Purity Ring’s new album, Another Eternity, is an evolution for the Edmonton-based group. The songs retain the full-bodied sound despite being performed by a duo. Megan James (vocals) and Corin Riddick (instrumentals) have built on past themes in their work, such as the question of the malleability of physical bodies. The band seems to be making a determined progression. While James’ vocals have the same transcendent quality, they take a step behind the instrumentals.
James’ voice is what made listeners feel so familiar about the music, and the new tracks certainly create more of a distance between the vocals and the listener. However, what’s lost in intimacy is made up in story-like lyrics and absorbing drum sections.
The album’s opening tracks, “Heartsigh” and “Bodyache,” signal that the group has continued to build on the theme of the body. The ephemeral discussion of feet moving on floors, sinking below the floor, and putting one heart into another seems literal rather than metaphorical, consistent with Purity Ring’s style.
Previous music feels a bit like an acid trip, but the new album’s hip-hop inspired drums and instrumentals feel more grounded. James is also using her voice in different ways – she relies less on drawn out notes and sings more quickly.
The production value is excellent, but the direction of Another Eternity is overall disappointing. Purity Ring had a niche sound that relied more on well-timed pauses than fleshed out instrumentals which, despite listening carefully, is hard to find. The music is more decidedly pop than previous work, but the band’s appeal came from not subscribing to any specific genre.
“Stranger Than Earth” is one of the more distinctive tracks. James combines epic storytelling with the cutting and catching mantra, “I wasn’t thinkin’ bout you.” Riddick’s instrumentals support more than showcase, and the song benefits.

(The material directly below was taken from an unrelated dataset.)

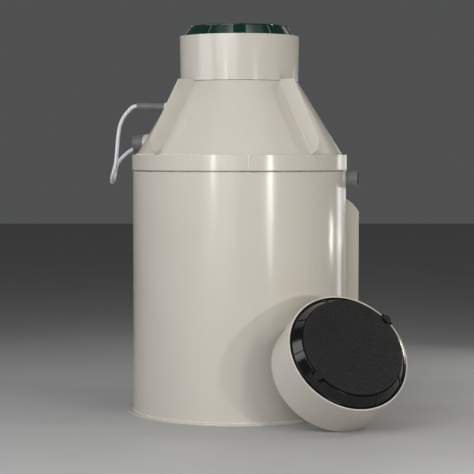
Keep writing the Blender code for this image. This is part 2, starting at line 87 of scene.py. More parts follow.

As indisputably talented as Riddick is, his contribution had more of an effect when it was pared down and it was not so obvious what the sound lacked. The type of songs the pair produced previously seemed proportional to a two-person project, while the new magnified tracks beg for a more substantial bass and worked over vocals.
“Flood on the Floor” proves worthy of multiple listens. The upbeat track is one of the few that feels as dark as fans are used to, and Riddick does not overpower James, who sings with a singular focus. The track veers refreshingly away from the others on the album.
Perhaps the biggest difference in this album is the self-awareness and superficiality. It is almost as if enough people told them how great they were and they decided to max out in all the areas they could. However, the charm and magnetic quality of their music came from being sparse and compelling.
After seeing two of their shows, it is difficult to imagine the energy of the new tracks on stage. James and Riddick cast a spell in their shows that left the audience content to watch in a trance; the new tracks seem to demand movement. Attending a show may be necessary, to see if the band’s energy will keep up with their production.
The duo usually uses lights to add another element to the performance, a feat that may be more difficult with the instrumental cues.
Overall, the album is worth a listen for fans that already know the group, but those who have never heard them before may enjoy it more. Without any expectations, the album is creative and just strange enough. However, their older work had the ability to construct a mood and distinctive energy that are now absent. The pair will likely tap into audiences that enjoy the trance end of the electronic spectrum, but may lose some of the hard-earned fans that were surprised and intoxicated by the original, and truly weird, music.